Meclis'teki tüm partilerin sorunun çözümüne katkı sunması gerektiğini vurgulayan Nerwehî, "Türkler ve Kürtler arasında yüzyıllık barış sağlansın. Barış sağlanmalı ki Türkiye'de yeni nesil özgür, barış ve kardeşlik içinde yaşayabilsin" diye kaydetti.
'SALDIRILAR DURMALI ADIM ATILMALI'
Kadriye Mijinî, yeni süreçte adımların karşılıklı olması gerektiğini vurguladı. Kadriye Mijinî, başlatılan sürecin halklar açısından önemli olduğuna vurgu yaparak, "Artık anneler ağlamasın. Barış ve kardeşlik olsun. Cezaevlerinin kapıları açılsın, dağdaki gerilla da gelsin. Mexmûr Kampı da artık huzurlu olsun. Türk devleti artık bu yönlü adımlar atmalıdır. PKK kongresini gerçekleştirdi ve çalışmalarını sonlandırdı. Devletin de buna karşı bir adım atması lazım. Hep tek taraf adım atılırsa barış nasıl olacak? Her iki taraf da karşılıklı adımlar atsın ki barış olsun" diye kaydetti.
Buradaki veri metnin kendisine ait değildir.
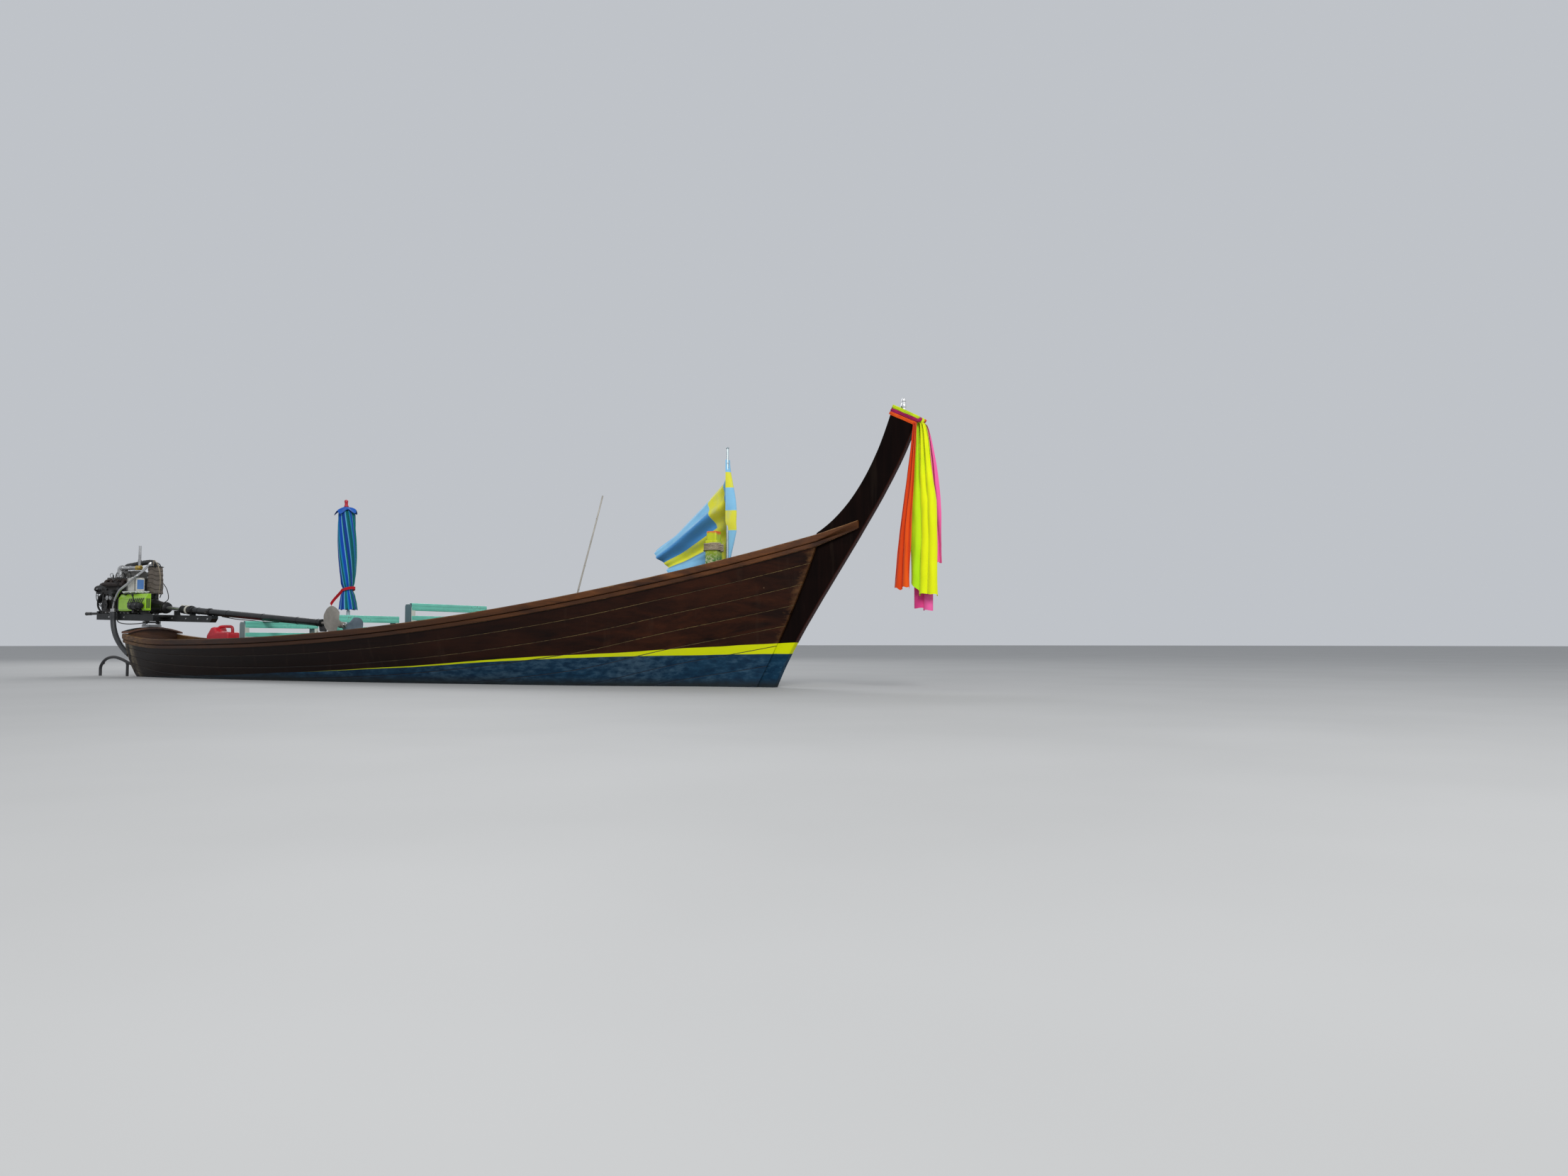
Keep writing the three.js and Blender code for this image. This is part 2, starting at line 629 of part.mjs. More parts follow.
const TUBE = { radius: 39, slim: 22, aft: -4151, fore: -1546, start: -4600 };
function engineFrame() {
  const { low, high, railIn, railOut, aft, cross, fore } = FRAME;
  const beam = new THREE.Shape();
  beam.moveTo(cross - 50, low);
  beam.lineTo(fore - 45, low);
  beam.lineTo(fore, low + 45);
  beam.lineTo(fore, high);
  beam.lineTo(cross - 50, high);
  beam.closePath();
  const centre = new THREE.ExtrudeGeometry(beam, { depth: 80, bevelEnabled: false })
    .rotateX(Math.PI / 2)
    .translate(0, 40, 0);
  const upright = (x, radius) =>
    box(x - 14, x + 14, -32, 32, leanZ(x, high) - 8, shaftZ(x) - radius - 2 * GAP - 0.9);
  const lug = (y0) => {
    const plate = box(PIVOT.x - 22, PIVOT.x + 22, y0, y0 + 18, PIVOT.z - 21, 700);
    const hole = TILT_PIN + GAP;
    return cut(plate, rod(vec(PIVOT.x, y0 - 5, PIVOT.z), vec(PIVOT.x, y0 + 23, PIVOT.z), hole, hole, 24));
  };
  return join(
    lean(box(aft, cross, railIn, railOut, low, high)),
    lean(box(aft, cross, -railOut, -railIn, low, high)),
    lean(box(aft, aft + 40, -railOut, railOut, low + 10, high + 30)),
    lean(box(cross - 50, cross, -railOut, railOut, low, high)),
    lean(centre),
    box(PIVOT.x - 80, PIVOT.x + 80, -railOut + 2, railOut - 2, low + 5, low + 18),
    lug(62),
    lug(-80),
    upright(-4362, TUBE.slim),
    upright(-4028, TUBE.radius),
    upright(-3615, TUBE.radius),
  );
}

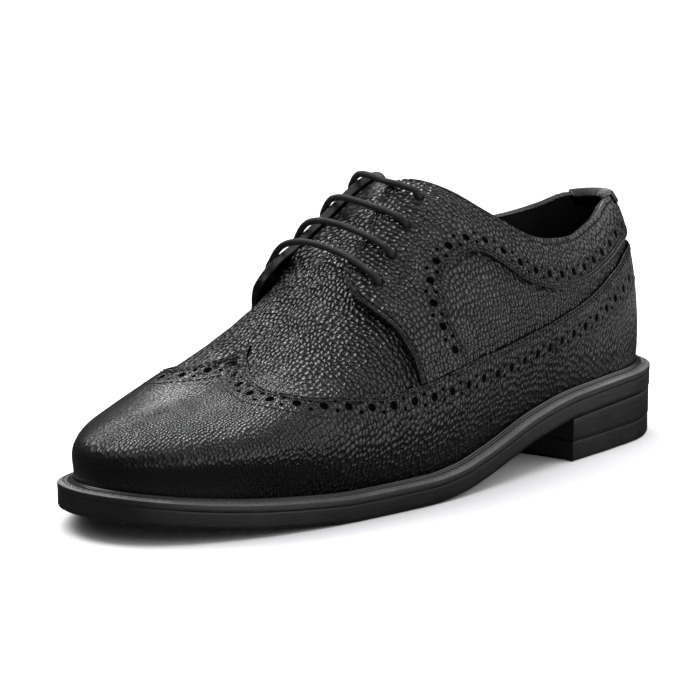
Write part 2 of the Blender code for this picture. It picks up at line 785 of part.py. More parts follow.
def make_heel_tab():
    """A strip folded over the top line at the back: a loft of upturned U sections."""
    outer_gap = FACING_GAP + HEEL_EASE + GAP
    inner_gap = -(OVERLAY + GAP + WALL + 2.0 * GAP)
    outside = outer_gap + TAB_THICKNESS
    inside = inner_gap - TAB_THICKNESS
    bend = 0.5 * TAB_THICKNESS
    low = 2.0 * GAP
    top = low + TAB_THICKNESS
    section = (
        (outside, -TAB_DROP),
        (outside, top - bend),
        (outside - bend, top),
        (inside + bend, top),
        (inside, top - bend),
        (inside, -TAB_DROP),
        (inner_gap, -TAB_DROP),
        (inner_gap, low),
        (outer_gap, low),
        (outer_gap, -TAB_DROP),
    )
    builder = bmesh.new()
    rings = []
    for place in np.linspace(-0.5, 0.5, TAB_SECTIONS):
        side = 1 if place >= 0.0 else -1
        station = np.array(float(station_of(abs(place) * TAB_WIDTH * TAB_SPREAD / HALF_ROUND, side)))
        girth = top_girth(side, station)
        edge = last_point(side, station, girth)
        normal = last_normal(side, station, girth)
        lower = last_point(side, station, girth - TAB_DROP / INSTEP_HEIGHT)
        up = (edge - lower) / np.linalg.norm(edge - lower)
        points = placed([edge + normal * out + up * high for out, high in section])
        rings.append([builder.verts.new(point) for point in points])
    count = len(section)
    for first, second in zip(rings, rings[1:]):
        for i in range(count):
            j = (i + 1) % count
            builder.faces.new((first[i], first[j], second[j], second[i]))
    outer_faces = ((0, 1, 8, 9), (1, 2, 3, 4, 7, 8), (4, 5, 6, 7))
    for ring in (rings[0], rings[-1]):
        for corners in outer_faces:
            builder.faces.new([ring[corner] for corner in corners])
    return add_part("heel_tab", builder, "leather")


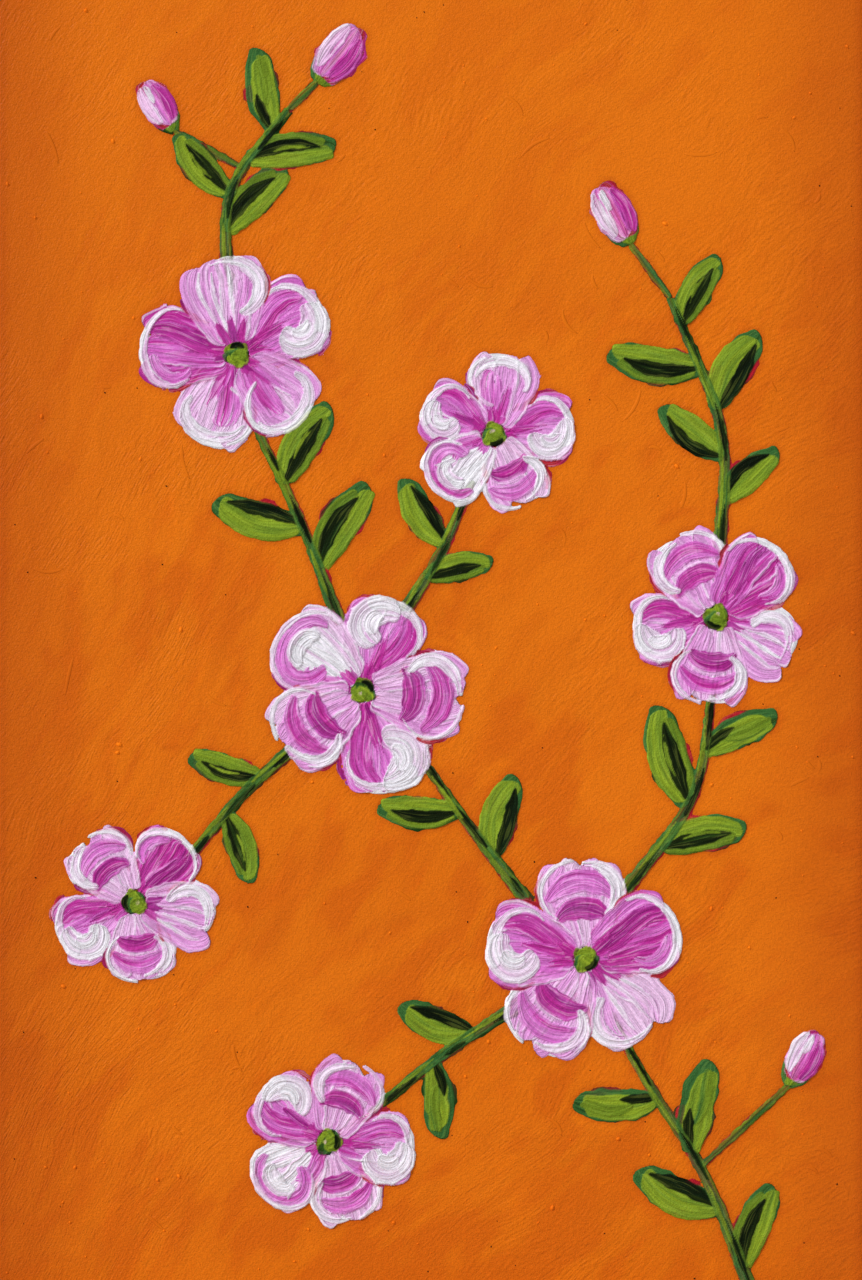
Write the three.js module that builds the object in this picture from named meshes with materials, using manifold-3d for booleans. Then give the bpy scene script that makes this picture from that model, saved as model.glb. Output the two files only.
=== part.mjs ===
// A floral painting in thick acrylic on canvas, stretched over a keyed wooden frame.
//
// Millimetres, +Z up, with the painted face looking along -Y. The origin is the middle of the ledge that
// the picture hangs by, which is the underside of the top stretcher bar.
import * as THREE from 'three';
import { mergeVertices } from 'three/addons/utils/BufferGeometryUtils.js';
import Module from 'manifold-3d';

const wasm = await Module();
wasm.setup();

// ---------------------------------------------------------------- driving dimensions

const PICTURE_WIDTH = 305;
const PICTURE_HEIGHT = 457;
const CLOTH = 0.5; // thickness of the primed and painted canvas

const BAR_WIDTH = 38; // stretcher bars, across the face
const BAR_DEPTH = 19; // front to back at the outer lip
const BAR_INNER_DEPTH = 15.5; // front to back at the inner edge, where the bar is thinnest
const LIP_WIDTH = 4; // flat strip that the cloth is pulled over
const LIP_DROP = 2; // how far the bar falls away just inside the lip

const CHEEK = 4.5; // outer layer of the corner joint, at the back
const LAYER = 5; // each of the two middle layers, one tongue and one slot
const TONGUE_PLAY = 0.15; // on each side of a tongue
const MITRE_PLAY = 0.2; // from the corner's diagonal, measured along the bar
const TONGUE_SHOULDER = 2.5; // how far a tongue's inner edge is set back
const TONGUE_ROOM = 10; // where that shoulder starts, before the inner corner
const SLOT_ROOM = 7.6; // how far a slot runs on past the inner corner, for the key

const KEY_LENGTH = 34;
const KEY_HEAD = 11; // width at the head
const KEY_TIP = 5;
const KEY_THICKNESS = 4.4;
const KEY_PROUD = 9; // how far the head stands out of the slot

const FLAP = 24; // cloth folded to the back, from the outer edge
const FOLD_INSET = 1; // the corner fold's edge, from the outer edge

const STAPLE_CROWN = 10;
const STAPLE_LEG = 8;
const WIRE_WIDTH = 1.2;
const WIRE_DEPTH = 0.7;
const STAPLE_INSET = 15; // from the picture's outer edge
const STAPLES_ACROSS = [-96, -32, 32, 96];
const STAPLES_UP = [-168, -101, -34, 34, 101, 168];
const STAPLE_TURN = 9; // most that a staple is turned from its bar, in degrees

const GAP = 0.3; // between neighbours that aren't laid face to face
const PAINT_RIM = 0.6; // height of a stroke's edge above the ground coat
const LEAF_CREST = 1.1;
const STEM_CREST = 1.2;
const STEM_HALF_WIDTH = 2.1;
const PETAL_HEIGHTS = [0.9, 0.75, 0.9]; // across a petal, edge to edge
const RIM_STROKE_HALF_WIDTH = 2.7; // the pale ridge laid along a petal's edge
const RIM_STROKE_CREST = 1.8;
const CENTRE_RADIUS = 6;
const CENTRE_CREST = 1.7;
const BUD_CREST = 1.5;
const PETALS = 5;
const LEAF_WIDTH = 0.4; // as a share of its length
const LEAF_BOW = 0.16; // how far its middle is bent aside, as a share of its width
const LEAF_LEAN = [0.7, 1.05]; // between a leaf and its stem, in radians
const LEAF_CLEARANCE = 2; // from a leaf's root to the nearest blossom
const STALK_HALF_WIDTH = 1.3;
const BUD_WIDTH = 0.34; // half width, as a share of the bud's length
const CUP_DEPTH = 2.5; // how far the green cup reaches below its bud

// Planes that the frame's pieces share.
const BACK = 8; // back of the bars, which puts the ledge's middle on the origin
const LIP = BACK - BAR_DEPTH;
const FACE = LIP - CLOTH; // the painted side of the cloth
const TOP = BAR_WIDTH;
const SIDE = PICTURE_WIDTH / 2 - CLOTH;
const BOTTOM = TOP + 2 * CLOTH - PICTURE_HEIGHT;
const MIDDLE_Z = (TOP + BOTTOM) / 2;
const FAR = 30; // past any face, for cutting tools

const BACK_LAYER = [BACK - CHEEK - LAYER, BACK - CHEEK];
const FRONT_LAYER = [BACK_LAYER[0] - LAYER, BACK_LAYER[0]];

// The picture, in millimetres from its middle. A twig's stem runs on behind the blossoms at its ends.
const BLOSSOMS = [
  { x: -68, z: 100, radius: 36, turn: 12 },
  { x: -24, z: -18, radius: 38, turn: -20 },
  { x: -104, z: -92, radius: 31, turn: 40 },
  { x: 54, z: -112, radius: 38, turn: 4 },
  { x: 100, z: 8, radius: 33, turn: 28 },
  { x: 22, z: 72, radius: 30, turn: -8 },
  { x: -36, z: -176, radius: 32, turn: 52 },
];
const BUDS = [
  { x: -32, z: 206, length: 21, aim: 52 },
  { x: -96, z: 188, length: 17, aim: 122 },
  { x: 64, z: 150, length: 20, aim: 118 },
  { x: 131, z: -146, length: 18, aim: 62 },
];
const TWIGS = [
  { stem: [[112, -227.5], [96, -188], [74, -152], [62, -130]], leaves: 4, leaf: 34, buds: [[3, 0.42]] },
  { stem: [[34, -92], [14, -66], [-6, -38]], leaves: 2, leaf: 28, buds: [] },
  { stem: [[-32, 6], [-46, 42], [-62, 76]], leaves: 3, leaf: 30, buds: [] },
  { stem: [[-72, 124], [-70, 158], [-50, 186]], leaves: 4, leaf: 27, buds: [[0, 1], [1, 0.62]] },
  { stem: [[68, -88], [92, -54], [99, -14]], leaves: 3, leaf: 31, buds: [] },
  { stem: [[101, 30], [102, 72], [84, 120]], leaves: 5, leaf: 29, buds: [[2, 1]] },
  { stem: [[-44, -34], [-66, -54], [-88, -80]], leaves: 2, leaf: 27, buds: [] },
  { stem: [[34, -126], [6, -144], [-22, -166]], leaves: 2, leaf: 27, buds: [] },
  { stem: [[-12, 6], [4, 32], [14, 56]], leaves: 2, leaf: 24, buds: [] },
];

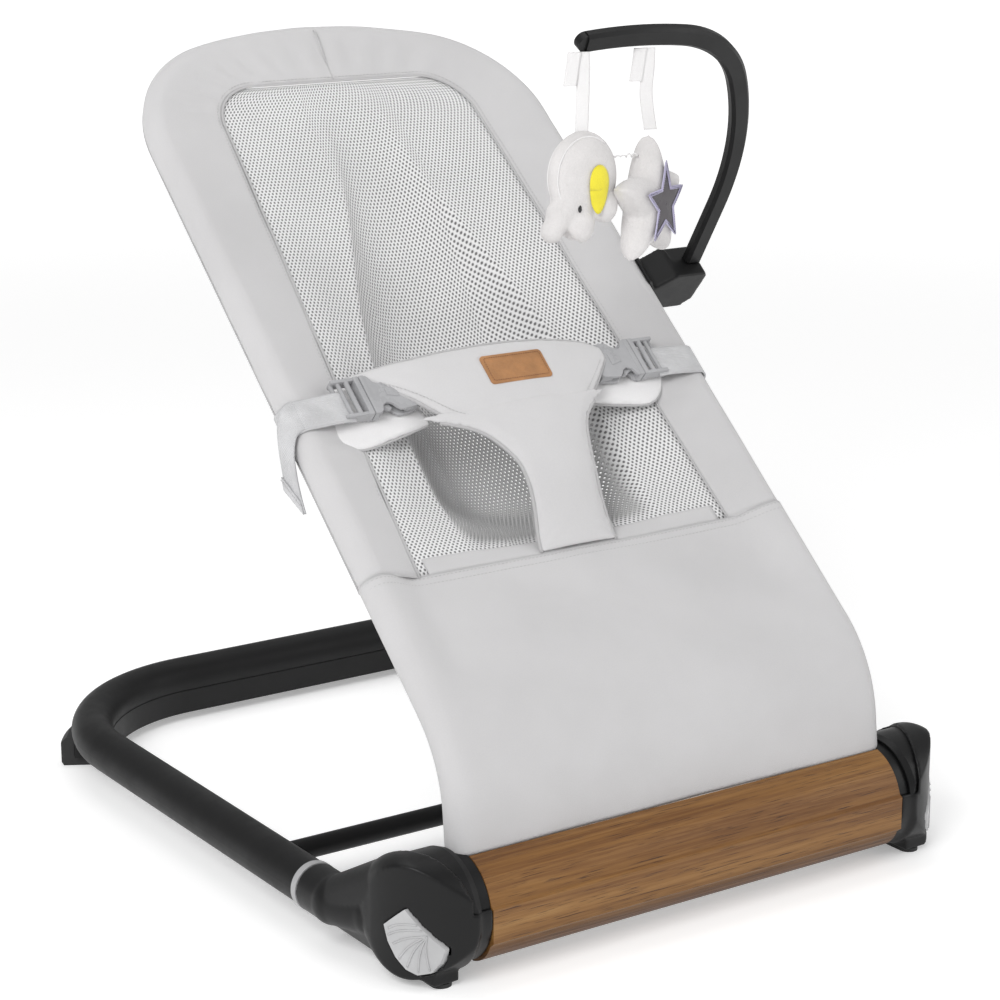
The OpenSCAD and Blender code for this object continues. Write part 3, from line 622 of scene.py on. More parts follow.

Adım atmanın ertelenecek bir durum olmadığını vurgulayan Kadriye Mijinî, şunları söyledi: "Bu süreç uzatılmamalı ve barış süreci hızlandırılmalı. Bu sorun çözülmelidir. Bütün dünyanın, insan haklarını savunan kurumların, Türk ve Kürt kadınlarının el ele verip bu süreci desteklemesi gerekiyor. Halen bile savaş uçakları ve dronlarla saldırılar sürüyor. Bu insanlar şimdi nasıl gelip bunlarla oturacak, bu süreç bu şekilde nasıl sağlıklı yürütülecek? Türk devleti durmuyor, adım da atmıyor. Çok acil bir şekilde devlet saldırılarını durdurmalı, adım atmalı ve cezaevlerinin kapılarını açmalıdır."
'FIRSAT KAÇIRILMAMALI'
Mihemmed Hilalî ise "Ortadoğu’daki krizi çözecek tek lider Önder Apo’dur" dedi. "Eğer barış isteniyorsa sadece Kürtlerin değil, karşı tarafın da adım atması gerekir" diyen Hilalî, şunları kaydetti: "Eğer bu tarihi süreç değerlendirilmezse kaos daha da derinleşir. Ulus devlet anlayışında ısrar edilirse Türkiye’nin sonu da Suriye gibi olur. Ancak eğer demokratik çözüm tercih edilirse hem halklar kazanır hem Türkiye. Bu yüzden herkes bu çağrıyı sahiplenmeli ve devletin adım atmasını sağlamalı. Fırsat kaçırılmamalı."